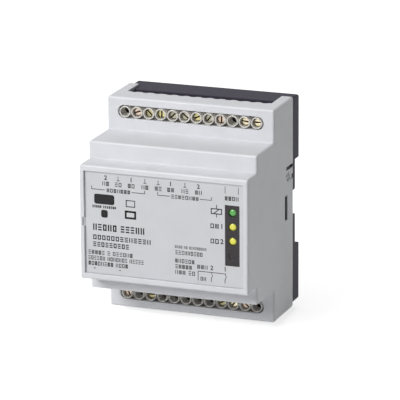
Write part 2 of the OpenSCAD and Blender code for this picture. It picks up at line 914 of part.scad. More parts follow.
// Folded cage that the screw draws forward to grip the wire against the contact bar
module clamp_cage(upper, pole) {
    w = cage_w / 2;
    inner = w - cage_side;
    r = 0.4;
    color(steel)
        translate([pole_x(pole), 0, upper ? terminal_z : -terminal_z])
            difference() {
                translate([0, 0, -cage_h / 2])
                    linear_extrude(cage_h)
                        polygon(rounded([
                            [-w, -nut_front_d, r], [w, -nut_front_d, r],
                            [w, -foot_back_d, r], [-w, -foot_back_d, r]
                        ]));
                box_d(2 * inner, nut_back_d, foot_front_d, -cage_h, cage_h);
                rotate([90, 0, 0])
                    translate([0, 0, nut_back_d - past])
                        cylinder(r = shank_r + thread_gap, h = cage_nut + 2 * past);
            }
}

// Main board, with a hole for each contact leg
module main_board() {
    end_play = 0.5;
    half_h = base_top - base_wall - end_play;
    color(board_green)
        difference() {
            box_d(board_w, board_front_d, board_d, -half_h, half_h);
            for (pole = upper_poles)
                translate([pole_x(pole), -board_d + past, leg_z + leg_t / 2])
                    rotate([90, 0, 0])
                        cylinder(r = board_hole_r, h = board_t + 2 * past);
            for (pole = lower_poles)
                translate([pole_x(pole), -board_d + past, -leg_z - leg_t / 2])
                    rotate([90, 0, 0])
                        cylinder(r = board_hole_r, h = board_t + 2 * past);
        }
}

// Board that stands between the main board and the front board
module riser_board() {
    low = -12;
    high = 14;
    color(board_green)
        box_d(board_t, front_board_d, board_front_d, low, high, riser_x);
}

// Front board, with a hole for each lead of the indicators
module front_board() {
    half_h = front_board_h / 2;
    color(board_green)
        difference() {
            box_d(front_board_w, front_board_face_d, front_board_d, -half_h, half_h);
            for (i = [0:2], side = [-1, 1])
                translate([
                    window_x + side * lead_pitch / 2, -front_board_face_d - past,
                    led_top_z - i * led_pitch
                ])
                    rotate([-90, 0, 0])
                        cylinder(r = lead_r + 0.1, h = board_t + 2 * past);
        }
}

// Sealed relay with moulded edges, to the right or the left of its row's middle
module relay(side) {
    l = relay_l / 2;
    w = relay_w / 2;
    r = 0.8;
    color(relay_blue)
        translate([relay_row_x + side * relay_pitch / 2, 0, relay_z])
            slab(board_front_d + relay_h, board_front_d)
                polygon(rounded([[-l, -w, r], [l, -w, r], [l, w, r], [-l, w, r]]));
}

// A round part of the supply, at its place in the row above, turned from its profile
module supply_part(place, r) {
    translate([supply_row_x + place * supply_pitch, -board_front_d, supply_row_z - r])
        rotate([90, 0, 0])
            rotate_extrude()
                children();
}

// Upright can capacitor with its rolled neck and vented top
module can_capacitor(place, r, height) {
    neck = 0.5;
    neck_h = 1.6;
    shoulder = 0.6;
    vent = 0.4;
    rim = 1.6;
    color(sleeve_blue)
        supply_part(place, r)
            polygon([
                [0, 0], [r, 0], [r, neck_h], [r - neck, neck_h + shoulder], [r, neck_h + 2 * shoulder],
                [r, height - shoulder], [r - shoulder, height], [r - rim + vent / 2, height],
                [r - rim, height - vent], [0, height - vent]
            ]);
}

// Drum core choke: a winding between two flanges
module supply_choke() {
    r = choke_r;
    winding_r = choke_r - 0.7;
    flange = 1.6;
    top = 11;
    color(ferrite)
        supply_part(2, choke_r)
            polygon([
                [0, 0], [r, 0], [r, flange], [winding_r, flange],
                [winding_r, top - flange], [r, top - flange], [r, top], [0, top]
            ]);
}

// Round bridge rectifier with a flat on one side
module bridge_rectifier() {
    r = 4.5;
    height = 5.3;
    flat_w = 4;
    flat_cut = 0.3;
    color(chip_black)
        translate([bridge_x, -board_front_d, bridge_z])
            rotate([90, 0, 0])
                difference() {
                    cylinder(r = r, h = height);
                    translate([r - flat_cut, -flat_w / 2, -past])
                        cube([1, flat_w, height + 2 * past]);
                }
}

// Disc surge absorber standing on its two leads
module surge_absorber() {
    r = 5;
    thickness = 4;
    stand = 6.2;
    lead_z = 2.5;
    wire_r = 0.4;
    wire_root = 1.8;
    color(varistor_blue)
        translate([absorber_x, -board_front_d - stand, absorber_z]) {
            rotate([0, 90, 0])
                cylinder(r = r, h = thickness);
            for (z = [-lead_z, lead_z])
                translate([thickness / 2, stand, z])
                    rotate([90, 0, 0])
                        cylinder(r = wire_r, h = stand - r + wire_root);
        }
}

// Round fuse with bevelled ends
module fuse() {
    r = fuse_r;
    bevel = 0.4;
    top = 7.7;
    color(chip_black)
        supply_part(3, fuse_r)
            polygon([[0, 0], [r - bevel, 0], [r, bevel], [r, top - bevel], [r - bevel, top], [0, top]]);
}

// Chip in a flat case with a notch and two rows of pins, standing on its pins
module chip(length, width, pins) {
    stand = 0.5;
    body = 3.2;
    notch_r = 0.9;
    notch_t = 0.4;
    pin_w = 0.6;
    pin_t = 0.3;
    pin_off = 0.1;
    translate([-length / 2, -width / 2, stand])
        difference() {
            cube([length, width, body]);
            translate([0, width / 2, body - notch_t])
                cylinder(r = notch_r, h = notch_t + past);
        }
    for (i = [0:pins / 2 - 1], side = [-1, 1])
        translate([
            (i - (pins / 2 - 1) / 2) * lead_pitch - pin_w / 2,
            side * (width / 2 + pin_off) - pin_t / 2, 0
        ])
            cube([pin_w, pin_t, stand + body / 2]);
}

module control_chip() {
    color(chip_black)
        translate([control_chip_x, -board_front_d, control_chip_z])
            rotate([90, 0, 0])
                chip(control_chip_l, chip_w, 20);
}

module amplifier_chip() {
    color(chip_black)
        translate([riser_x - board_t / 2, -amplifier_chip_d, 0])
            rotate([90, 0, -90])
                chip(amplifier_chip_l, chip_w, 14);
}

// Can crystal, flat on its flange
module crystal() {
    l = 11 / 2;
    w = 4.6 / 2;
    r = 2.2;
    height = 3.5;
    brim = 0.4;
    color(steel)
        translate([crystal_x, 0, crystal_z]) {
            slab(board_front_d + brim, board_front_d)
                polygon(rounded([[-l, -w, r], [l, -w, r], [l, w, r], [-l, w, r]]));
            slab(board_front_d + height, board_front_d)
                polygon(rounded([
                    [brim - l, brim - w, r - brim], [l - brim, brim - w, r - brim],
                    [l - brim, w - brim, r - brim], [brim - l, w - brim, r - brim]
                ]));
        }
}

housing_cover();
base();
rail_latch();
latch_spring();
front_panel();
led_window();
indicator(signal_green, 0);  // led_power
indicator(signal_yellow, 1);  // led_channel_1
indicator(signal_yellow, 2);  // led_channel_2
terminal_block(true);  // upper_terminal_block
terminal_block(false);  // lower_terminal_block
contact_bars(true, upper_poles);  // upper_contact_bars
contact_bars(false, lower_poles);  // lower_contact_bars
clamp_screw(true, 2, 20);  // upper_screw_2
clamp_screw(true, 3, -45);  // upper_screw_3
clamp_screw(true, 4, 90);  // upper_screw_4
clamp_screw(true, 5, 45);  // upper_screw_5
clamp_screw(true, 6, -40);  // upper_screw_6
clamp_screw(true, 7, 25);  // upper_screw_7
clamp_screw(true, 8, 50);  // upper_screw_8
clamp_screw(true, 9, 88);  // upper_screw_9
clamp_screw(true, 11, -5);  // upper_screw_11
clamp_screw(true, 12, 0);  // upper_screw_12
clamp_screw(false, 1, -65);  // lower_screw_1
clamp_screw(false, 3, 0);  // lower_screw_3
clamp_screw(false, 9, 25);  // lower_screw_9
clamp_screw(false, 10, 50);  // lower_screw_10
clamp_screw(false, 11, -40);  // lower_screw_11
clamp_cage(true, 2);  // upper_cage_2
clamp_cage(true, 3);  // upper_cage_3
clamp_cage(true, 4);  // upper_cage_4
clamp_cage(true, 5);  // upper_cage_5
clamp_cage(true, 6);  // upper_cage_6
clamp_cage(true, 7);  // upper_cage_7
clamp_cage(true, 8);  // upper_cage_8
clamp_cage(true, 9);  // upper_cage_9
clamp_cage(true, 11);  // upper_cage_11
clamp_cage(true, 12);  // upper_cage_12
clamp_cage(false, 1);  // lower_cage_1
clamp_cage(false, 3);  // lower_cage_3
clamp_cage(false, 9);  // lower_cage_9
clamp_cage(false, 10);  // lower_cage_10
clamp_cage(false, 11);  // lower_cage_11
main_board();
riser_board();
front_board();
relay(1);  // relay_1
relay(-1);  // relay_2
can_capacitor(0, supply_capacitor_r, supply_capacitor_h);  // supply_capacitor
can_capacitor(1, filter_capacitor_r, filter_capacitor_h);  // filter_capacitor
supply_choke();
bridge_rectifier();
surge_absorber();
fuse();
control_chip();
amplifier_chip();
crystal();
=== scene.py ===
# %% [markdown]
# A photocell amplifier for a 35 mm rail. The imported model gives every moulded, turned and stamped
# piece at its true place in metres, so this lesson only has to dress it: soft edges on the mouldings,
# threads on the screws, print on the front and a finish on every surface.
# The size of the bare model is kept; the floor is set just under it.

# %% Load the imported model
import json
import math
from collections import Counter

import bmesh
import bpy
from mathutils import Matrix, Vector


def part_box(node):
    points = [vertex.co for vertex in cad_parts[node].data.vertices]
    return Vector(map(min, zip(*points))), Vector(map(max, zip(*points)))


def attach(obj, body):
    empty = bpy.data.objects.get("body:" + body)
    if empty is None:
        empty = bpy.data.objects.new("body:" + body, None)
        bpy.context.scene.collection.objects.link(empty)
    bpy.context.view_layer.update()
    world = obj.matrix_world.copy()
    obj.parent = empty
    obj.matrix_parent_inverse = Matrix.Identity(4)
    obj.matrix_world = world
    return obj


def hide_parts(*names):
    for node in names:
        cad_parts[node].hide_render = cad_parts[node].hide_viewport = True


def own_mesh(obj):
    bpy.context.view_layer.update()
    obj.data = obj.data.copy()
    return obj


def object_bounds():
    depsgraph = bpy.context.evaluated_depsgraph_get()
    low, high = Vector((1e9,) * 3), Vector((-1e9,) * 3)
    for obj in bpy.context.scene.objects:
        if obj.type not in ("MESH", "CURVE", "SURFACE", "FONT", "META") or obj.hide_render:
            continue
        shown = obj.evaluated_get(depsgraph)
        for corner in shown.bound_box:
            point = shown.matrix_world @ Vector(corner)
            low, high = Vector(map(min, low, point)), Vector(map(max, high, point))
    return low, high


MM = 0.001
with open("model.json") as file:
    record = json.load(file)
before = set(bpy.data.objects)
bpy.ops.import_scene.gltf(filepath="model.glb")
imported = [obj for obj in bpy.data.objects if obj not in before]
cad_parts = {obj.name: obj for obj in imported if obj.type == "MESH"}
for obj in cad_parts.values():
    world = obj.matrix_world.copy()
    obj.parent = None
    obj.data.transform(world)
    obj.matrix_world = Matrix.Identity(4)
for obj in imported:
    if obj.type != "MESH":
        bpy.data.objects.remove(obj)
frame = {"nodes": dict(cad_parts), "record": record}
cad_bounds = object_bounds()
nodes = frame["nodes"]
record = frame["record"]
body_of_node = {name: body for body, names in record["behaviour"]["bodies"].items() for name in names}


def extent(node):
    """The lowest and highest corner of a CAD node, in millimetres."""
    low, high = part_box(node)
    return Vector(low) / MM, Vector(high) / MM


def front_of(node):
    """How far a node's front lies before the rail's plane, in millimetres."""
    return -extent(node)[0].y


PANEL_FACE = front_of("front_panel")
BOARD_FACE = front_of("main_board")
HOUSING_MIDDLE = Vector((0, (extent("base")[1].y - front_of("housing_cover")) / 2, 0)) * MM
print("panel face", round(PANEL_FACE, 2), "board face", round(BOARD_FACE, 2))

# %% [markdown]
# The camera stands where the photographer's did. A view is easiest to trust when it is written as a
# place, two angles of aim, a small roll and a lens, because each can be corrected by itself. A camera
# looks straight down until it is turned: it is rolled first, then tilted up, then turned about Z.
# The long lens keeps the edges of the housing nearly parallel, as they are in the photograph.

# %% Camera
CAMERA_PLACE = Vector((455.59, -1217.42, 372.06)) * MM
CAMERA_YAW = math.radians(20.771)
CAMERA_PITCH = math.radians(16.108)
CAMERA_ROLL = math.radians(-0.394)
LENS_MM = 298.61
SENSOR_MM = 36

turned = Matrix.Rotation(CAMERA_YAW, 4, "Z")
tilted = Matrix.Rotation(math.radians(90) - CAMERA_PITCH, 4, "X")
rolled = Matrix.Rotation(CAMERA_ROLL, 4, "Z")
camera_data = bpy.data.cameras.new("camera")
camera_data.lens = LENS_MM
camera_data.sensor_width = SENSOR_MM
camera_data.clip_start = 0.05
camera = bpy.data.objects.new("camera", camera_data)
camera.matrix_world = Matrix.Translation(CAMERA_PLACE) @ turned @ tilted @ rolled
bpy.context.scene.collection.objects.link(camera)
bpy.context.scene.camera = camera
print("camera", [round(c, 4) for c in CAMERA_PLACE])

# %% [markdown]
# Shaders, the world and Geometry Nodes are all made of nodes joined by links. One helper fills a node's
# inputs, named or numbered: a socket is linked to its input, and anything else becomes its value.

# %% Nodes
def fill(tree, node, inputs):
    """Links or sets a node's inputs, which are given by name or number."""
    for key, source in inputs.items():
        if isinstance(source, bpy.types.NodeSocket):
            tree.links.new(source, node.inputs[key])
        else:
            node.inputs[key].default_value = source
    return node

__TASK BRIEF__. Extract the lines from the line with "can_capacitor(1, filter_capacitor_r, filter_capacitor_h);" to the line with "# The size of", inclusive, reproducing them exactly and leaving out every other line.

__REPLY TO THE TASK__.
can_capacitor(1, filter_capacitor_r, filter_capacitor_h);  // filter_capacitor
supply_choke();
bridge_rectifier();
surge_absorber();
fuse();
control_chip();
amplifier_chip();
crystal();
=== scene.py ===
# %% [markdown]
# A photocell amplifier for a 35 mm rail. The imported model gives every moulded, turned and stamped
# piece at its true place in metres, so this lesson only has to dress it: soft edges on the mouldings,
# threads on the screws, print on the front and a finish on every surface.
# The size of the bare model is kept; the floor is set just under it.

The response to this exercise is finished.